### Problem statement
Carry none of the pictures over; write out the complete data exactly.

[Records with modeling code]
################

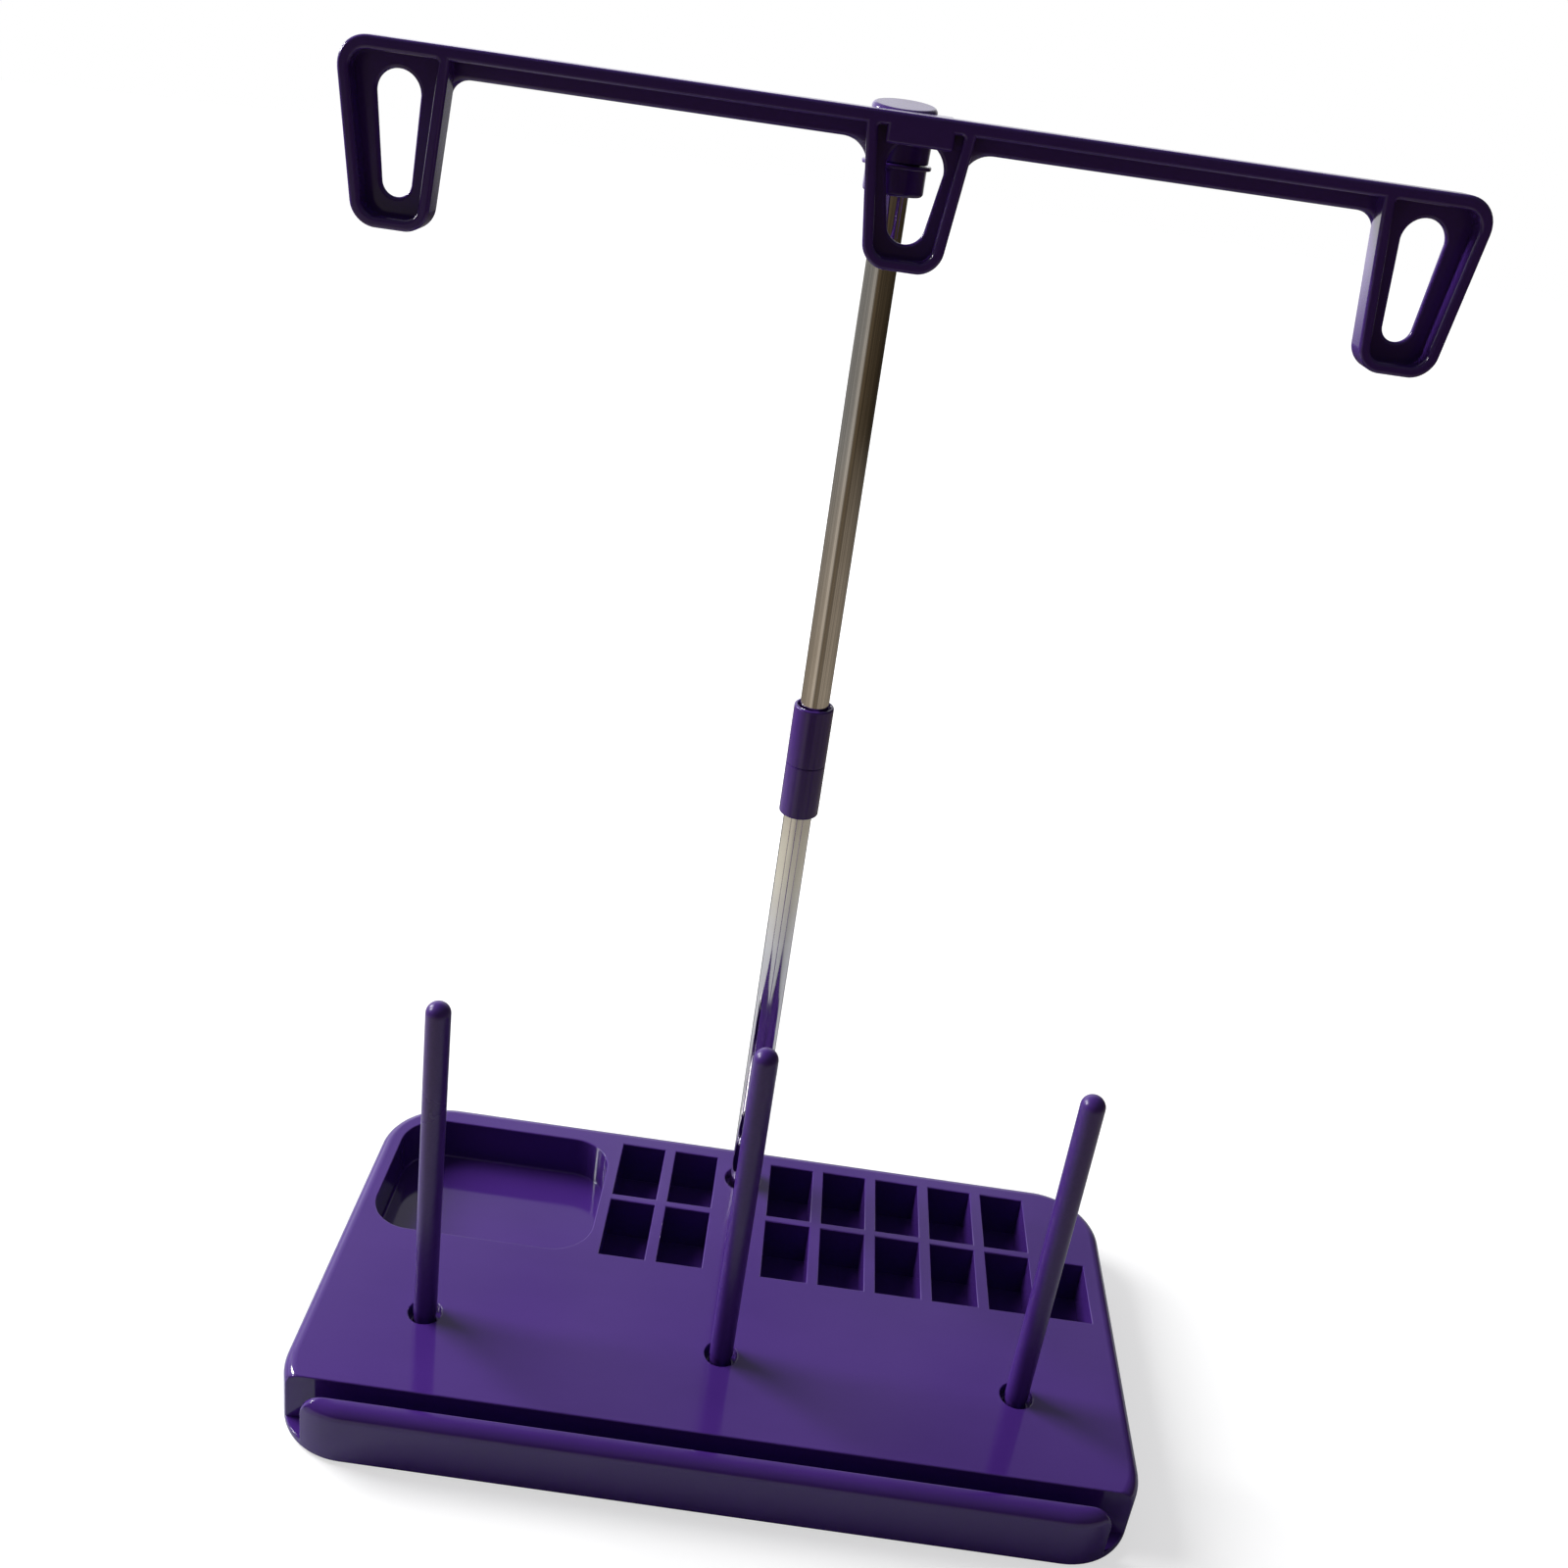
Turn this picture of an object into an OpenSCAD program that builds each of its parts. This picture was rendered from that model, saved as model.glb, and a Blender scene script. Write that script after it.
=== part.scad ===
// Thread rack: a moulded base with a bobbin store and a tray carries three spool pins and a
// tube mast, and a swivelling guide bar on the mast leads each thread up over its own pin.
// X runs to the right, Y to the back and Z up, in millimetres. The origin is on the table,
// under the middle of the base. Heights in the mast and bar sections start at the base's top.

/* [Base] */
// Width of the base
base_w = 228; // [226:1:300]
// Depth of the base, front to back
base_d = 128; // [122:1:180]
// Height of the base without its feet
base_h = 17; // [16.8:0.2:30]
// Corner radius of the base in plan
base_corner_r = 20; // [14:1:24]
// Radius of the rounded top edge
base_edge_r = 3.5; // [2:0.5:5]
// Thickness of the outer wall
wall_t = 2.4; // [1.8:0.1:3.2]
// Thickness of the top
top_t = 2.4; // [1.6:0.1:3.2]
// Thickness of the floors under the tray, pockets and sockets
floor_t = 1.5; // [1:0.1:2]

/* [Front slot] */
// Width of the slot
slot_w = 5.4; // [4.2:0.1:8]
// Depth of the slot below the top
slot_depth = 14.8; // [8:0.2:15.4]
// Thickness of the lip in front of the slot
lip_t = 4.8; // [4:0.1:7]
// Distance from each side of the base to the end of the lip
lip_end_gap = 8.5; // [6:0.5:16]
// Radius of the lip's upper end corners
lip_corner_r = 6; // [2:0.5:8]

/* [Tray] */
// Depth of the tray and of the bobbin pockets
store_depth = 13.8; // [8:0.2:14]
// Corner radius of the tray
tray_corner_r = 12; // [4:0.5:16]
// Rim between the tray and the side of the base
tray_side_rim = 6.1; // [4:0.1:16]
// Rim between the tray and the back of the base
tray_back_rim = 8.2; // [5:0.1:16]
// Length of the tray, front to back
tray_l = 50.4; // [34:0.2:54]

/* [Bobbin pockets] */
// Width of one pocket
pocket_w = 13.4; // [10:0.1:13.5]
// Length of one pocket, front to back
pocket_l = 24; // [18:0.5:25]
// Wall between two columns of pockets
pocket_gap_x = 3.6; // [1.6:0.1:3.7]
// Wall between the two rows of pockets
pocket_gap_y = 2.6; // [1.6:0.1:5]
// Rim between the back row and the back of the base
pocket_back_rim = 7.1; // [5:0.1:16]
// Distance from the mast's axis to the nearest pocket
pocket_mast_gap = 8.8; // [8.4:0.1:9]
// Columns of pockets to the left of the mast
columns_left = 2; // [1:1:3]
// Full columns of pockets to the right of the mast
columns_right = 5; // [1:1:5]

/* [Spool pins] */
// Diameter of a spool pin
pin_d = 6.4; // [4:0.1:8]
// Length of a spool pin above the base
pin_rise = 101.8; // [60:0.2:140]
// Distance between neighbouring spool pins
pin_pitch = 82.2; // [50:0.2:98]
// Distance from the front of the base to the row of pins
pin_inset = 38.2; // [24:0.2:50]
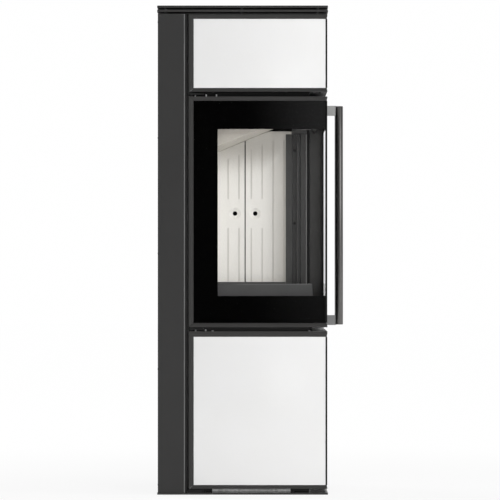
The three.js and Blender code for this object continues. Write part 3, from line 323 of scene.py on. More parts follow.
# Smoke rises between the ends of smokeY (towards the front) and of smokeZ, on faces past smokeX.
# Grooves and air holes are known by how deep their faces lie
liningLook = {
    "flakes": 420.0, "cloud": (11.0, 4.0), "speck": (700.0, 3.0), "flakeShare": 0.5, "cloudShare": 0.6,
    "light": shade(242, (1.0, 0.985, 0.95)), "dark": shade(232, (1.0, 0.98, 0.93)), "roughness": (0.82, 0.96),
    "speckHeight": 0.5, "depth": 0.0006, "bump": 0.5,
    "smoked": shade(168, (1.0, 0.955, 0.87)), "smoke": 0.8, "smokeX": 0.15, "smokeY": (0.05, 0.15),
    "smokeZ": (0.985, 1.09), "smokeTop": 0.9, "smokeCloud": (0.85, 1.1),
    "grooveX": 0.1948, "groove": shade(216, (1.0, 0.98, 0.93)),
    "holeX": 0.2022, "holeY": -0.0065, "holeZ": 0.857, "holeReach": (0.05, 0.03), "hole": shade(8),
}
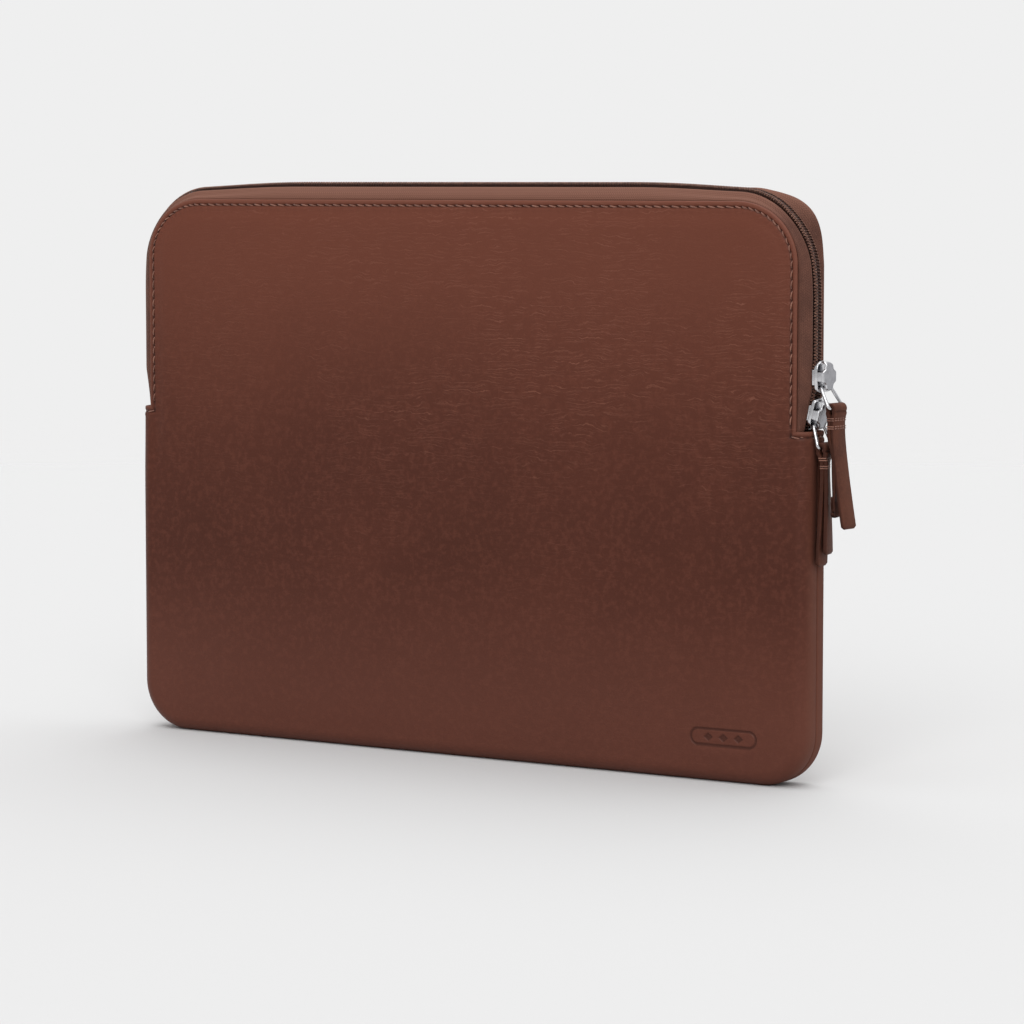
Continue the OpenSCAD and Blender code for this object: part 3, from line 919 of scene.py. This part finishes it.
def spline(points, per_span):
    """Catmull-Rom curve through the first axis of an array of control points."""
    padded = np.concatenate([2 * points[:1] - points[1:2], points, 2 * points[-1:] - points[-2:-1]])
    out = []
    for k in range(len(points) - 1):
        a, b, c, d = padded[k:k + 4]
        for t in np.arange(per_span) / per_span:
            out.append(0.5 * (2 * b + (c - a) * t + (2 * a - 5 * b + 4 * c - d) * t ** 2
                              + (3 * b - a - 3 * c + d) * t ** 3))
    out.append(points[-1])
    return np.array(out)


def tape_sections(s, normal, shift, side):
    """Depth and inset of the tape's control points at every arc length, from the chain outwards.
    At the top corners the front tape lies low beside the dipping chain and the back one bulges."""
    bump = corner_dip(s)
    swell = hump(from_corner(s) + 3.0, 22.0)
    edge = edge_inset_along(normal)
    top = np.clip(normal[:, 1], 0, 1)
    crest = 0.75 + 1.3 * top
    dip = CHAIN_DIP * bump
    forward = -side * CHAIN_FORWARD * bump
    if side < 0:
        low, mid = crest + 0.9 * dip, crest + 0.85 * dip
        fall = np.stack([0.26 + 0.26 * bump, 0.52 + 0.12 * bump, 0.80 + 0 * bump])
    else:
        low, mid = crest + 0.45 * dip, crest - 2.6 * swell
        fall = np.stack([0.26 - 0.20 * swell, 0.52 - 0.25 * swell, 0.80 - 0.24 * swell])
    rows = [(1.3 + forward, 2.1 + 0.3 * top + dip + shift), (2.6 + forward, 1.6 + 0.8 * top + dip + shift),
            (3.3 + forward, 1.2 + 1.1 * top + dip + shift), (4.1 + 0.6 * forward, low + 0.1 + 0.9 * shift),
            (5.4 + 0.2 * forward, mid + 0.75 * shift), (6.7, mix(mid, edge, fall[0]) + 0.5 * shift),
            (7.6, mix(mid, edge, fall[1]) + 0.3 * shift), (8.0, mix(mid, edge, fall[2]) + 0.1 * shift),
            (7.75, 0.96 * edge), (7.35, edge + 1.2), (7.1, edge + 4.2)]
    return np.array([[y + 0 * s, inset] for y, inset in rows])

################

### Solved exercise
Turn this picture of an object into an OpenSCAD program that builds each of its parts. This picture was rendered from that model, saved as model.glb, and a Blender scene script. Write that script after it.
=== part.scad ===
// Thread rack: a moulded base with a bobbin store and a tray carries three spool pins and a
// tube mast, and a swivelling guide bar on the mast leads each thread up over its own pin.
// X runs to the right, Y to the back and Z up, in millimetres. The origin is on the table,
// under the middle of the base. Heights in the mast and bar sections start at the base's top.

/* [Base] */
// Width of the base
base_w = 228; // [226:1:300]
// Depth of the base, front to back
base_d = 128; // [122:1:180]
// Height of the base without its feet
base_h = 17; // [16.8:0.2:30]
// Corner radius of the base in plan
base_corner_r = 20; // [14:1:24]
// Radius of the rounded top edge
base_edge_r = 3.5; // [2:0.5:5]
// Thickness of the outer wall
wall_t = 2.4; // [1.8:0.1:3.2]
// Thickness of the top
top_t = 2.4; // [1.6:0.1:3.2]
// Thickness of the floors under the tray, pockets and sockets
floor_t = 1.5; // [1:0.1:2]

/* [Front slot] */
// Width of the slot
slot_w = 5.4; // [4.2:0.1:8]
// Depth of the slot below the top
slot_depth = 14.8; // [8:0.2:15.4]
// Thickness of the lip in front of the slot
lip_t = 4.8; // [4:0.1:7]
// Distance from each side of the base to the end of the lip
lip_end_gap = 8.5; // [6:0.5:16]
// Radius of the lip's upper end corners
lip_corner_r = 6; // [2:0.5:8]

/* [Tray] */
// Depth of the tray and of the bobbin pockets
store_depth = 13.8; // [8:0.2:14]
// Corner radius of the tray
tray_corner_r = 12; // [4:0.5:16]
// Rim between the tray and the side of the base
tray_side_rim = 6.1; // [4:0.1:16]
// Rim between the tray and the back of the base
tray_back_rim = 8.2; // [5:0.1:16]
// Length of the tray, front to back
tray_l = 50.4; // [34:0.2:54]

/* [Bobbin pockets] */
// Width of one pocket
pocket_w = 13.4; // [10:0.1:13.5]
// Length of one pocket, front to back
pocket_l = 24; // [18:0.5:25]
// Wall between two columns of pockets
pocket_gap_x = 3.6; // [1.6:0.1:3.7]
// Wall between the two rows of pockets
pocket_gap_y = 2.6; // [1.6:0.1:5]
// Rim between the back row and the back of the base
pocket_back_rim = 7.1; // [5:0.1:16]
// Distance from the mast's axis to the nearest pocket
pocket_mast_gap = 8.8; // [8.4:0.1:9]
// Columns of pockets to the left of the mast
columns_left = 2; // [1:1:3]
// Full columns of pockets to the right of the mast
columns_right = 5; // [1:1:5]

/* [Spool pins] */
// Diameter of a spool pin
pin_d = 6.4; // [4:0.1:8]
// Length of a spool pin above the base
pin_rise = 101.8; // [60:0.2:140]
// Distance between neighbouring spool pins
pin_pitch = 82.2; // [50:0.2:98]
// Distance from the front of the base to the row of pins
pin_inset = 38.2; // [24:0.2:50]
The three.js and Blender code for this object continues. Write part 3, from line 323 of scene.py on. More parts follow.
# Smoke rises between the ends of smokeY (towards the front) and of smokeZ, on faces past smokeX.
# Grooves and air holes are known by how deep their faces lie
liningLook = {
    "flakes": 420.0, "cloud": (11.0, 4.0), "speck": (700.0, 3.0), "flakeShare": 0.5, "cloudShare": 0.6,
    "light": shade(242, (1.0, 0.985, 0.95)), "dark": shade(232, (1.0, 0.98, 0.93)), "roughness": (0.82, 0.96),
    "speckHeight": 0.5, "depth": 0.0006, "bump": 0.5,
    "smoked": shade(168, (1.0, 0.955, 0.87)), "smoke": 0.8, "smokeX": 0.15, "smokeY": (0.05, 0.15),
    "smokeZ": (0.985, 1.09), "smokeTop": 0.9, "smokeCloud": (0.85, 1.1),
    "grooveX": 0.1948, "groove": shade(216, (1.0, 0.98, 0.93)),
    "holeX": 0.2022, "holeY": -0.0065, "holeZ": 0.857, "holeReach": (0.05, 0.03), "hole": shade(8),
}
Continue the OpenSCAD and Blender code for this object: part 3, from line 919 of scene.py. This part finishes it.
def spline(points, per_span):
    """Catmull-Rom curve through the first axis of an array of control points."""
    padded = np.concatenate([2 * points[:1] - points[1:2], points, 2 * points[-1:] - points[-2:-1]])
    out = []
    for k in range(len(points) - 1):
        a, b, c, d = padded[k:k + 4]
        for t in np.arange(per_span) / per_span:
            out.append(0.5 * (2 * b + (c - a) * t + (2 * a - 5 * b + 4 * c - d) * t ** 2
                              + (3 * b - a - 3 * c + d) * t ** 3))
    out.append(points[-1])
    return np.array(out)


def tape_sections(s, normal, shift, side):
    """Depth and inset of the tape's control points at every arc length, from the chain outwards.
    At the top corners the front tape lies low beside the dipping chain and the back one bulges."""
    bump = corner_dip(s)
    swell = hump(from_corner(s) + 3.0, 22.0)
    edge = edge_inset_along(normal)
    top = np.clip(normal[:, 1], 0, 1)
    crest = 0.75 + 1.3 * top
    dip = CHAIN_DIP * bump
    forward = -side * CHAIN_FORWARD * bump
    if side < 0:
        low, mid = crest + 0.9 * dip, crest + 0.85 * dip
        fall = np.stack([0.26 + 0.26 * bump, 0.52 + 0.12 * bump, 0.80 + 0 * bump])
    else:
        low, mid = crest + 0.45 * dip, crest - 2.6 * swell
        fall = np.stack([0.26 - 0.20 * swell, 0.52 - 0.25 * swell, 0.80 - 0.24 * swell])
    rows = [(1.3 + forward, 2.1 + 0.3 * top + dip + shift), (2.6 + forward, 1.6 + 0.8 * top + dip + shift),
            (3.3 + forward, 1.2 + 1.1 * top + dip + shift), (4.1 + 0.6 * forward, low + 0.1 + 0.9 * shift),
            (5.4 + 0.2 * forward, mid + 0.75 * shift), (6.7, mix(mid, edge, fall[0]) + 0.5 * shift),
            (7.6, mix(mid, edge, fall[1]) + 0.3 * shift), (8.0, mix(mid, edge, fall[2]) + 0.1 * shift),
            (7.75, 0.96 * edge), (7.35, edge + 1.2), (7.1, edge + 4.2)]
    return np.array([[y + 0 * s, inset] for y, inset in rows])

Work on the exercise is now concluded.